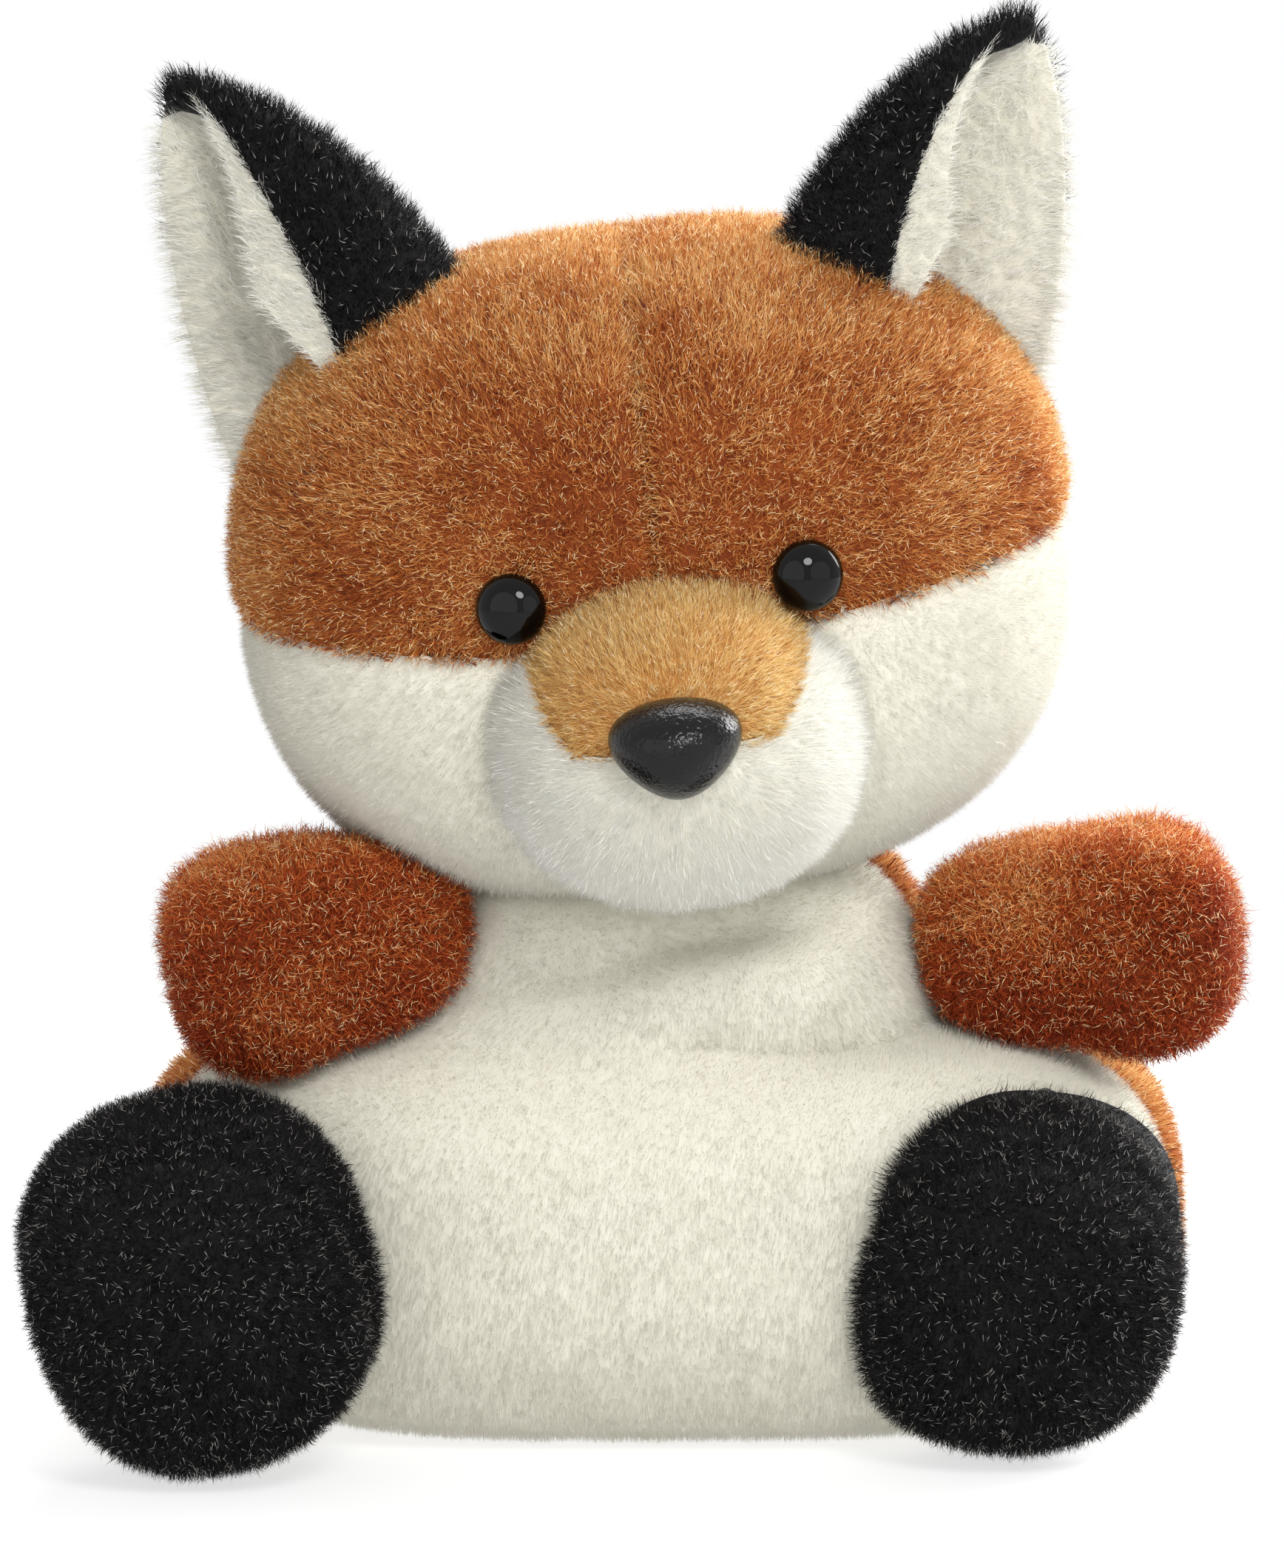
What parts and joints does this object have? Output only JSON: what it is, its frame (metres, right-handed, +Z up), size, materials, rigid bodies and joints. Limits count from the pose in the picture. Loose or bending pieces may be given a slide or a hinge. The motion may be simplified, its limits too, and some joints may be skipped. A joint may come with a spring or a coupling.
{
  "type": "plush fox",
  "caption": "Palm-size plush fox sitting upright on a weighted seat, with a large round head, cupped ears, short arms, stubby black feet and a short tail.",
  "frame": {"origin": "centre of the flat patch of the seat, on the surface it sits on", "axes": "-Y is the way the fox faces, +X is the viewer's right when looking at its face, +Z is up"},
  "size_m": [0.1096, 0.1071, 0.1298],
  "materials": {
    "rust_plush": "short rust pile",
    "cream_plush": "short cream pile",
    "tan_plush": "short tan pile",
    "black_plush": "short black pile",
    "fibrefill": "loose white fibre",
    "pellet_cloth": "plain woven bag over pellets",
    "nose_plastic": "fine-grained satin",
    "eye_plastic": "polished black",
    "washer_plastic": "moulded white"
  },
  "bodies": {
    "body": {"belly_panel": "cream_plush", "back_panel": "rust_plush", "pellet_bag": "pellet_cloth", "chest_filling": "fibrefill"},
    "neck": {"neck_core": "fibrefill", "neck_seam": "cream_plush"},
    "head": {"crown_left": "rust_plush", "crown_right": "rust_plush", "head_back": "rust_plush", "cheek_panel": "cream_plush", "head_filling": "fibrefill", "muzzle_bridge": "tan_plush", "muzzle_dome": "cream_plush", "muzzle_filling": "fibrefill", "nose": "nose_plastic", "nose_washer": "washer_plastic", "eye_left": "eye_plastic", "eye_washer_left": "washer_plastic", "eye_right": "eye_plastic", "eye_washer_right": "washer_plastic"},
    "ear_left": {"ear_left_back": "black_plush", "ear_left_lining": "cream_plush"},
    "ear_right": {"ear_right_back": "black_plush", "ear_right_lining": "cream_plush"},
    "arm_left": {"arm_left_front": "rust_plush", "arm_left_back": "rust_plush", "arm_left_filling": "fibrefill"},
    "arm_right": {"arm_right_front": "rust_plush", "arm_right_back": "rust_plush", "arm_right_filling": "fibrefill"},
    "foot_left": {"foot_left_sole": "black_plush", "foot_left_upper": "black_plush", "foot_left_filling": "pellet_cloth"},
    "foot_right": {"foot_right_sole": "black_plush", "foot_right_upper": "black_plush", "foot_right_filling": "pellet_cloth"},
    "tail": {"tail_cover": "rust_plush", "tail_tip": "cream_plush", "tail_filling": "fibrefill"}
  },
  "joints": [
    {"name": "head_nod", "type": "hinge", "parent": "body", "child": "neck", "pos_m": [0, 0, 0.05], "axis": [1, 0, 0], "range_deg": [-6, 6], "stiffness_Nm_per_rad": 0.2},
    {"name": "head_turn", "type": "hinge", "parent": "neck", "child": "head", "pos_m": [0, 0, 0.05], "axis": [0, 0, 1], "range_deg": [-12, 12], "stiffness_Nm_per_rad": 0.1},
    {"name": "ear_left_fold", "type": "hinge", "parent": "head", "child": "ear_left", "pos_m": [-0.02977, -0.00742, 0.09083], "axis": [0.9171, 0, 0.3987], "range_deg": [-12, 12], "stiffness_Nm_per_rad": 0.03},
    {"name": "ear_right_fold", "type": "hinge", "parent": "head", "child": "ear_right", "pos_m": [0.02536, -0.00742, 0.09711], "axis": [0.9744, 0, -0.225], "range_deg": [-12, 12], "stiffness_Nm_per_rad": 0.03},
    {"name": "arm_left_swing", "type": "hinge", "parent": "body", "child": "arm_left", "pos_m": [-0.02168, -0.01327, 0.04747], "axis": [0, 0, 1], "range_deg": [-12, 20], "stiffness_Nm_per_rad": 0.03},
    {"name": "arm_right_swing", "type": "hinge", "parent": "body", "child": "arm_right", "pos_m": [0.02319, -0.00799, 0.04469], "axis": [0, 0, -1], "range_deg": [-12, 20], "stiffness_Nm_per_rad": 0.03},
    {"name": "foot_left_splay", "type": "hinge", "parent": "body", "child": "foot_left", "pos_m": [-0.03737, -0.01336, 0.0181], "axis": [0, 0, 1], "range_deg": [-10, 10], "stiffness_Nm_per_rad": 0.05},
    {"name": "foot_right_splay", "type": "hinge", "parent": "body", "child": "foot_right", "pos_m": [0.02938, -0.01036, 0.0168], "axis": [0, 0, 1], "range_deg": [-10, 10], "stiffness_Nm_per_rad": 0.05},
    {"name": "tail_swing", "type": "hinge", "parent": "body", "child": "tail", "pos_m": [0.007, 0.027, 0.0126], "axis": [0, 0, 1], "range_deg": [-18, 18], "stiffness_Nm_per_rad": 0.03}
  ]
}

----

# [TASK INSTRUCTIONS]
Produce an exact copy of the whole listing.

# [RESPONSE TO THE EXERCISE]
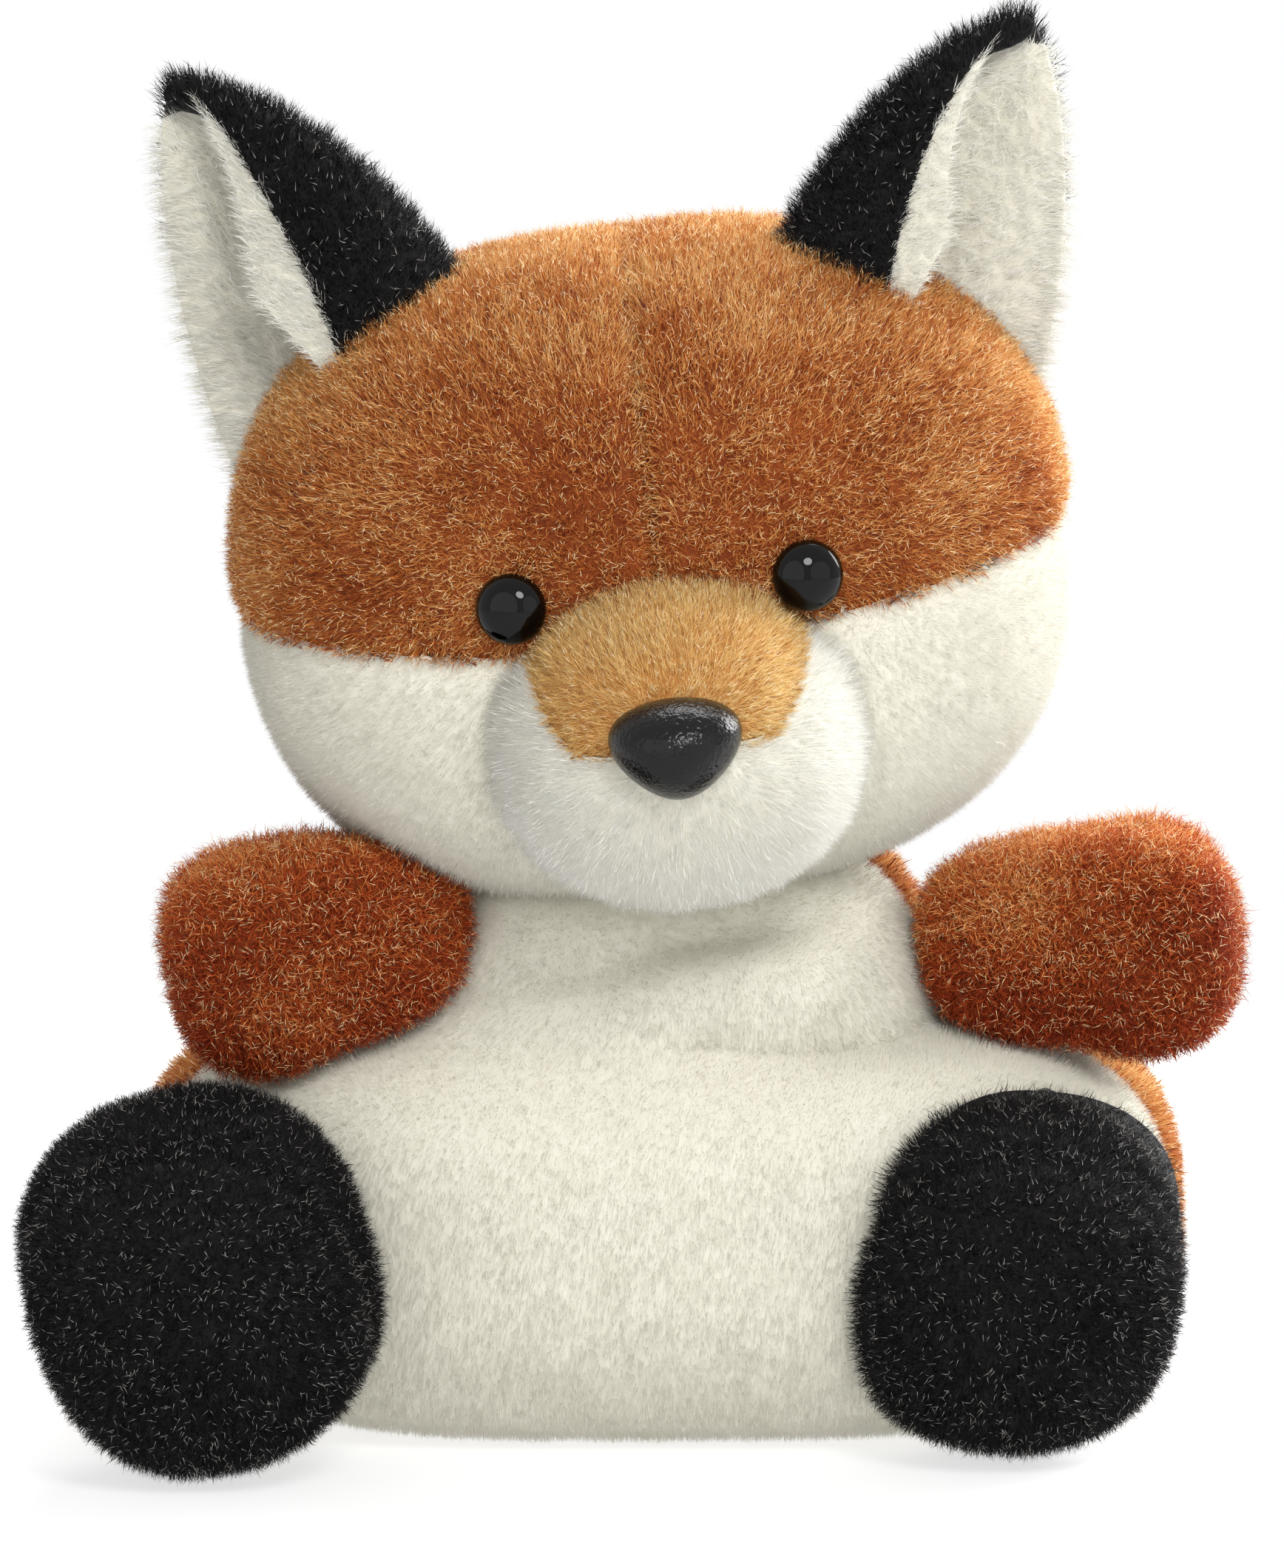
What parts and joints does this object have? Output only JSON: what it is, its frame (metres, right-handed, +Z up), size, materials, rigid bodies and joints. Limits count from the pose in the picture. Loose or bending pieces may be given a slide or a hinge. The motion may be simplified, its limits too, and some joints may be skipped. A joint may come with a spring or a coupling.
{
  "type": "plush fox",
  "caption": "Palm-size plush fox sitting upright on a weighted seat, with a large round head, cupped ears, short arms, stubby black feet and a short tail.",
  "frame": {"origin": "centre of the flat patch of the seat, on the surface it sits on", "axes": "-Y is the way the fox faces, +X is the viewer's right when looking at its face, +Z is up"},
  "size_m": [0.1096, 0.1071, 0.1298],
  "materials": {
    "rust_plush": "short rust pile",
    "cream_plush": "short cream pile",
    "tan_plush": "short tan pile",
    "black_plush": "short black pile",
    "fibrefill": "loose white fibre",
    "pellet_cloth": "plain woven bag over pellets",
    "nose_plastic": "fine-grained satin",
    "eye_plastic": "polished black",
    "washer_plastic": "moulded white"
  },
  "bodies": {
    "body": {"belly_panel": "cream_plush", "back_panel": "rust_plush", "pellet_bag": "pellet_cloth", "chest_filling": "fibrefill"},
    "neck": {"neck_core": "fibrefill", "neck_seam": "cream_plush"},
    "head": {"crown_left": "rust_plush", "crown_right": "rust_plush", "head_back": "rust_plush", "cheek_panel": "cream_plush", "head_filling": "fibrefill", "muzzle_bridge": "tan_plush", "muzzle_dome": "cream_plush", "muzzle_filling": "fibrefill", "nose": "nose_plastic", "nose_washer": "washer_plastic", "eye_left": "eye_plastic", "eye_washer_left": "washer_plastic", "eye_right": "eye_plastic", "eye_washer_right": "washer_plastic"},
    "ear_left": {"ear_left_back": "black_plush", "ear_left_lining": "cream_plush"},
    "ear_right": {"ear_right_back": "black_plush", "ear_right_lining": "cream_plush"},
    "arm_left": {"arm_left_front": "rust_plush", "arm_left_back": "rust_plush", "arm_left_filling": "fibrefill"},
    "arm_right": {"arm_right_front": "rust_plush", "arm_right_back": "rust_plush", "arm_right_filling": "fibrefill"},
    "foot_left": {"foot_left_sole": "black_plush", "foot_left_upper": "black_plush", "foot_left_filling": "pellet_cloth"},
    "foot_right": {"foot_right_sole": "black_plush", "foot_right_upper": "black_plush", "foot_right_filling": "pellet_cloth"},
    "tail": {"tail_cover": "rust_plush", "tail_tip": "cream_plush", "tail_filling": "fibrefill"}
  },
  "joints": [
    {"name": "head_nod", "type": "hinge", "parent": "body", "child": "neck", "pos_m": [0, 0, 0.05], "axis": [1, 0, 0], "range_deg": [-6, 6], "stiffness_Nm_per_rad": 0.2},
    {"name": "head_turn", "type": "hinge", "parent": "neck", "child": "head", "pos_m": [0, 0, 0.05], "axis": [0, 0, 1], "range_deg": [-12, 12], "stiffness_Nm_per_rad": 0.1},
    {"name": "ear_left_fold", "type": "hinge", "parent": "head", "child": "ear_left", "pos_m": [-0.02977, -0.00742, 0.09083], "axis": [0.9171, 0, 0.3987], "range_deg": [-12, 12], "stiffness_Nm_per_rad": 0.03},
    {"name": "ear_right_fold", "type": "hinge", "parent": "head", "child": "ear_right", "pos_m": [0.02536, -0.00742, 0.09711], "axis": [0.9744, 0, -0.225], "range_deg": [-12, 12], "stiffness_Nm_per_rad": 0.03},
    {"name": "arm_left_swing", "type": "hinge", "parent": "body", "child": "arm_left", "pos_m": [-0.02168, -0.01327, 0.04747], "axis": [0, 0, 1], "range_deg": [-12, 20], "stiffness_Nm_per_rad": 0.03},
    {"name": "arm_right_swing", "type": "hinge", "parent": "body", "child": "arm_right", "pos_m": [0.02319, -0.00799, 0.04469], "axis": [0, 0, -1], "range_deg": [-12, 20], "stiffness_Nm_per_rad": 0.03},
    {"name": "foot_left_splay", "type": "hinge", "parent": "body", "child": "foot_left", "pos_m": [-0.03737, -0.01336, 0.0181], "axis": [0, 0, 1], "range_deg": [-10, 10], "stiffness_Nm_per_rad": 0.05},
    {"name": "foot_right_splay", "type": "hinge", "parent": "body", "child": "foot_right", "pos_m": [0.02938, -0.01036, 0.0168], "axis": [0, 0, 1], "range_deg": [-10, 10], "stiffness_Nm_per_rad": 0.05},
    {"name": "tail_swing", "type": "hinge", "parent": "body", "child": "tail", "pos_m": [0.007, 0.027, 0.0126], "axis": [0, 0, 1], "range_deg": [-18, 18], "stiffness_Nm_per_rad": 0.03}
  ]
}